WRITTEN PROBLEM. Repeat, please, only the lines from the top of the data down to the line with "number of points."; include both of those lines.
........
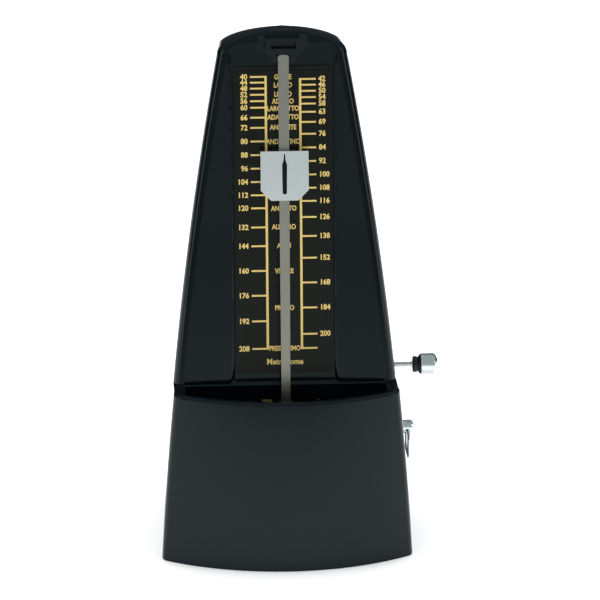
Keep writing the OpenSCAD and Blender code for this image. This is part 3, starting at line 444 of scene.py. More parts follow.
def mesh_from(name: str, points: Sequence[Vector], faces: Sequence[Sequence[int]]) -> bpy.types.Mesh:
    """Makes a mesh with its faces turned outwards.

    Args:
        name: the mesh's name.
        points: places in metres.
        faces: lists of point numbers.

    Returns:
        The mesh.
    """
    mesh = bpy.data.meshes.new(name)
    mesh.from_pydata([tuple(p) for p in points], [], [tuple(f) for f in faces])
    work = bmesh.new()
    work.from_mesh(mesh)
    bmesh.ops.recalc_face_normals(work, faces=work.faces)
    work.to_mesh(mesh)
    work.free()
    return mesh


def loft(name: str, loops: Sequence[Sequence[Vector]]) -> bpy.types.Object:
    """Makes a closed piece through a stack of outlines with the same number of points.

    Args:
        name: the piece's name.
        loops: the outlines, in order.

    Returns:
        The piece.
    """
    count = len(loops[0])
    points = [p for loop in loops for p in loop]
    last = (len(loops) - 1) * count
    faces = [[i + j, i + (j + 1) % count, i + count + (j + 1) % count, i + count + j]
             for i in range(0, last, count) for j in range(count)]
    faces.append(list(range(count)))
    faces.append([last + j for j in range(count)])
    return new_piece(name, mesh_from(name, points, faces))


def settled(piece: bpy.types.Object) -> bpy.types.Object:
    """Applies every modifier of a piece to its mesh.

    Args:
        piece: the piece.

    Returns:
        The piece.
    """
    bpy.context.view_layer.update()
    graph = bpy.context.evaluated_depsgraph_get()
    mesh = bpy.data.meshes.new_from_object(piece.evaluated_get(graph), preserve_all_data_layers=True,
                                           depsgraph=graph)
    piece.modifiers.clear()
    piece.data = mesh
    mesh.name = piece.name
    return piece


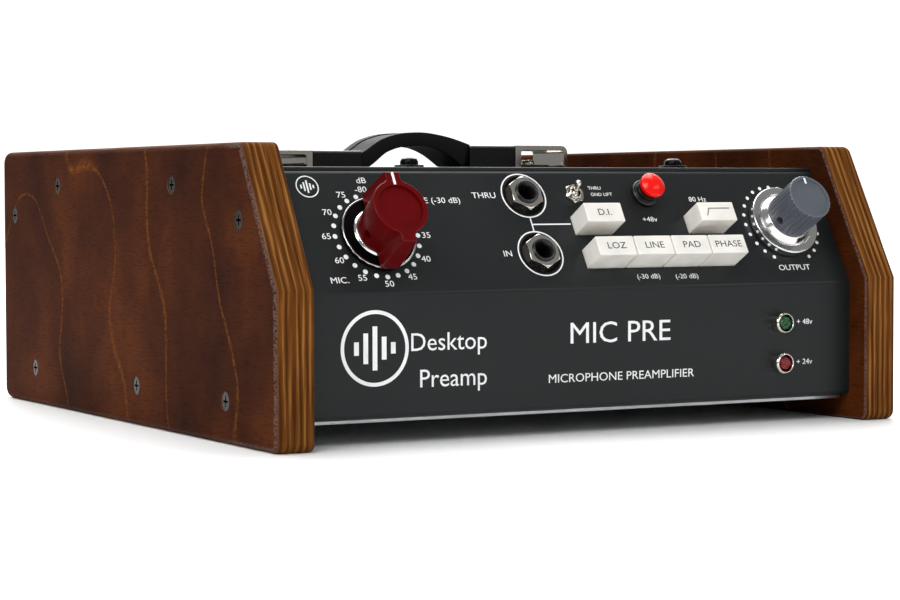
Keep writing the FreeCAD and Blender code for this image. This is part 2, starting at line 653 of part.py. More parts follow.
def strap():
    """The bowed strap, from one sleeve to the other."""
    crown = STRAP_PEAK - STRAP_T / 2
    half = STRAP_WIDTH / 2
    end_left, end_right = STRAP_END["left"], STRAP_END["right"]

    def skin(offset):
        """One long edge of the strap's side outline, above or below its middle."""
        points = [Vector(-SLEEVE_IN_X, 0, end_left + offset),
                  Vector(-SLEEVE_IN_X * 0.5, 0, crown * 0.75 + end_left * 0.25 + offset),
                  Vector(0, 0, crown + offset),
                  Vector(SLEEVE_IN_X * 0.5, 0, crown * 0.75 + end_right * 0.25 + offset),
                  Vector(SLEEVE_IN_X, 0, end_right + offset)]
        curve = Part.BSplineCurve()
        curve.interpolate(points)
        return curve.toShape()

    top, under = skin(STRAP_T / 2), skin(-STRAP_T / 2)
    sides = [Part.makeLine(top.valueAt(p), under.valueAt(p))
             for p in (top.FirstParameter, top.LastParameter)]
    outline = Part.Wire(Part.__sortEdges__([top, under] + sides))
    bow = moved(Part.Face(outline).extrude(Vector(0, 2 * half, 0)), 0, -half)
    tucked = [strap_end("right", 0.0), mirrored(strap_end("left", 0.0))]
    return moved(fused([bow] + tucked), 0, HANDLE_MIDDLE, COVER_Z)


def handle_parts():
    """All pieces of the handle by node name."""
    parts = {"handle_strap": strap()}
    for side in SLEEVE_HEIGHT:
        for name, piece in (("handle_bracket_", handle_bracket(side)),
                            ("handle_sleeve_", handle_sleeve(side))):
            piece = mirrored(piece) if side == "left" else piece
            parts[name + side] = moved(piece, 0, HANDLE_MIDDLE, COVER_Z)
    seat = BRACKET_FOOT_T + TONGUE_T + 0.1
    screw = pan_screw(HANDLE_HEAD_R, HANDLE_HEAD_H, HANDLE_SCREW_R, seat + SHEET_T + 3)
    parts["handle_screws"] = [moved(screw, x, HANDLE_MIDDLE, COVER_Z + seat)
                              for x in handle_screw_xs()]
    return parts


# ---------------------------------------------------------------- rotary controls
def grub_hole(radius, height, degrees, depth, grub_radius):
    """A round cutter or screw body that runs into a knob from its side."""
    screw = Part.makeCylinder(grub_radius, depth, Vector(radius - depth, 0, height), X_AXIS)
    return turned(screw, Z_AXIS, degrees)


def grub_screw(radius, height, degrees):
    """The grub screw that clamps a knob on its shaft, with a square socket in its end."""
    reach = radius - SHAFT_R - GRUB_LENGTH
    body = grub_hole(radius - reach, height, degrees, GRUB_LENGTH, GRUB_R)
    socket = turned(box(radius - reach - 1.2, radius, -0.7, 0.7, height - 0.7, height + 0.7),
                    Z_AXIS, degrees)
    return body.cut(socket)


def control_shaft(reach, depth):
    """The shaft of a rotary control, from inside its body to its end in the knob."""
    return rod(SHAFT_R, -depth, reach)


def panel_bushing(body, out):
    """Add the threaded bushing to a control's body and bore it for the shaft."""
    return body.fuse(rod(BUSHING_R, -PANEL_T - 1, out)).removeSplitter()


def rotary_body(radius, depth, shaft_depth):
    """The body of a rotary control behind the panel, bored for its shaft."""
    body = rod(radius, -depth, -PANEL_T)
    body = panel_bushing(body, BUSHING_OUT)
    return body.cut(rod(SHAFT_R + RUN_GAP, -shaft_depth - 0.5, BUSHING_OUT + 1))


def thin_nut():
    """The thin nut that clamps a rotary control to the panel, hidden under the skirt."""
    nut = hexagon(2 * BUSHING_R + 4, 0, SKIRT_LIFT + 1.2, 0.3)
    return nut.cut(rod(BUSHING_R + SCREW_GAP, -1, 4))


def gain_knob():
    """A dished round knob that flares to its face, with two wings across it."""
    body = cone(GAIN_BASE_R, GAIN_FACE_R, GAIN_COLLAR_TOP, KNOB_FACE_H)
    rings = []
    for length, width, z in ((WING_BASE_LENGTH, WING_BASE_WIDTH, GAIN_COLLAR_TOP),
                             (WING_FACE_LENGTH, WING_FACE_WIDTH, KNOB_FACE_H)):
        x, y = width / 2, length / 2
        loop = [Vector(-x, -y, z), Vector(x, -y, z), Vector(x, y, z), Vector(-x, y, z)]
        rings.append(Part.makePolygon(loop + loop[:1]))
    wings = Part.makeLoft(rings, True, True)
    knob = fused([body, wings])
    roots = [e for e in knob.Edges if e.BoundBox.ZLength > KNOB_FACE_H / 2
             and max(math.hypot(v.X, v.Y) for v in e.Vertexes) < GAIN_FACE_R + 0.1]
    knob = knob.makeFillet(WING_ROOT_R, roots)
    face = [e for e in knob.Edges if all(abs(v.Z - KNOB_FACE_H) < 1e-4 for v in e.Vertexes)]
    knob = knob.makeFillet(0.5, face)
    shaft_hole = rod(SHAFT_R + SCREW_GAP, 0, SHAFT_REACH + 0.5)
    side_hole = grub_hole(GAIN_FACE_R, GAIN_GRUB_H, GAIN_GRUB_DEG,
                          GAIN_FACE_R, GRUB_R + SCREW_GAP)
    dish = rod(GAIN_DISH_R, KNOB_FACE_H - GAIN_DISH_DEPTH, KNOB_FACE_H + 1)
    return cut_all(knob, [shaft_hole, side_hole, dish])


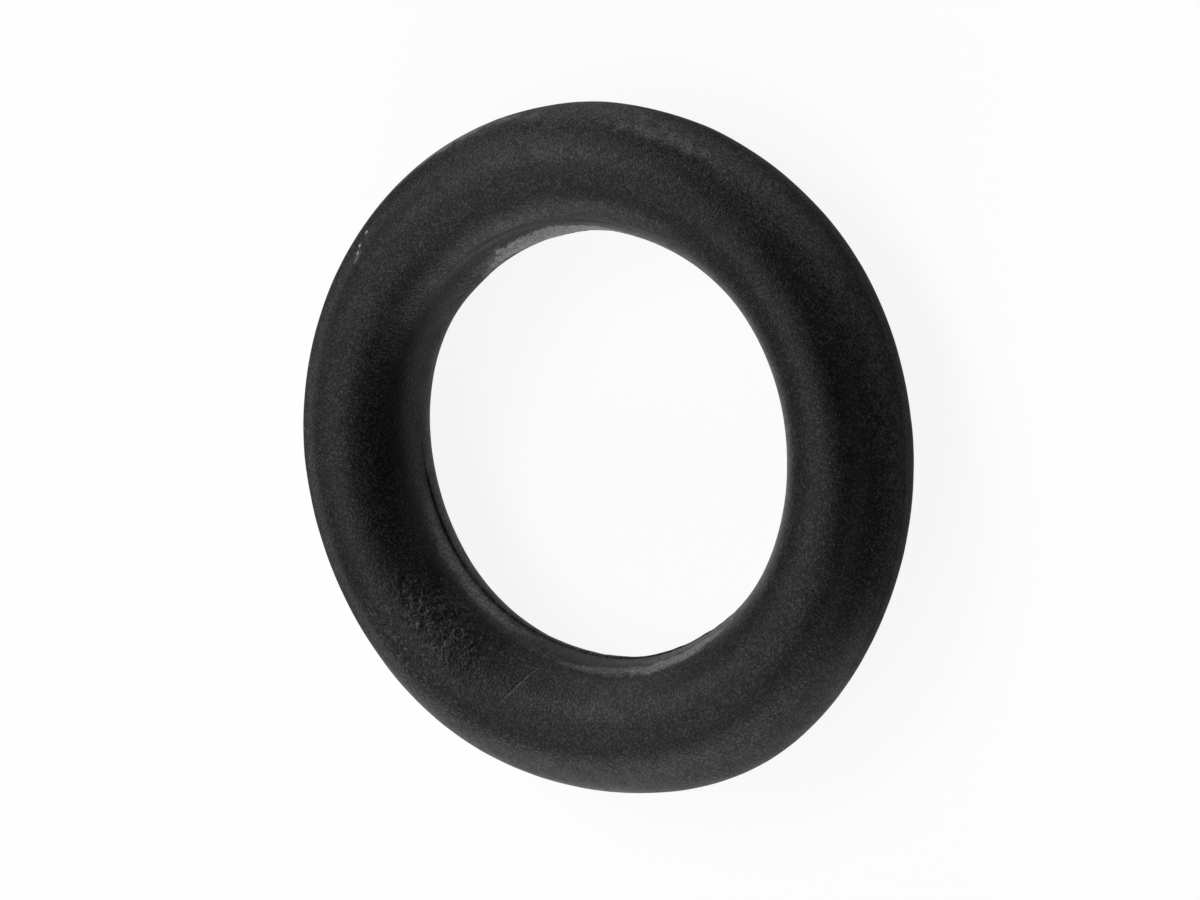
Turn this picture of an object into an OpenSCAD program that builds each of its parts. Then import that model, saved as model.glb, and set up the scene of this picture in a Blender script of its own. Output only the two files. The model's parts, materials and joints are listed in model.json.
........
COMPLETE ANSWER.
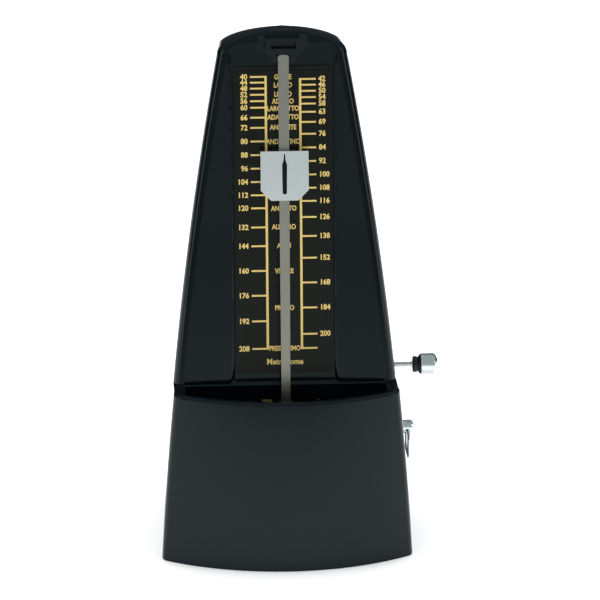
Keep writing the OpenSCAD and Blender code for this image. This is part 3, starting at line 444 of scene.py. More parts follow.
def mesh_from(name: str, points: Sequence[Vector], faces: Sequence[Sequence[int]]) -> bpy.types.Mesh:
    """Makes a mesh with its faces turned outwards.

    Args:
        name: the mesh's name.
        points: places in metres.
        faces: lists of point numbers.

    Returns:
        The mesh.
    """
    mesh = bpy.data.meshes.new(name)
    mesh.from_pydata([tuple(p) for p in points], [], [tuple(f) for f in faces])
    work = bmesh.new()
    work.from_mesh(mesh)
    bmesh.ops.recalc_face_normals(work, faces=work.faces)
    work.to_mesh(mesh)
    work.free()
    return mesh


def loft(name: str, loops: Sequence[Sequence[Vector]]) -> bpy.types.Object:
    """Makes a closed piece through a stack of outlines with the same number of points.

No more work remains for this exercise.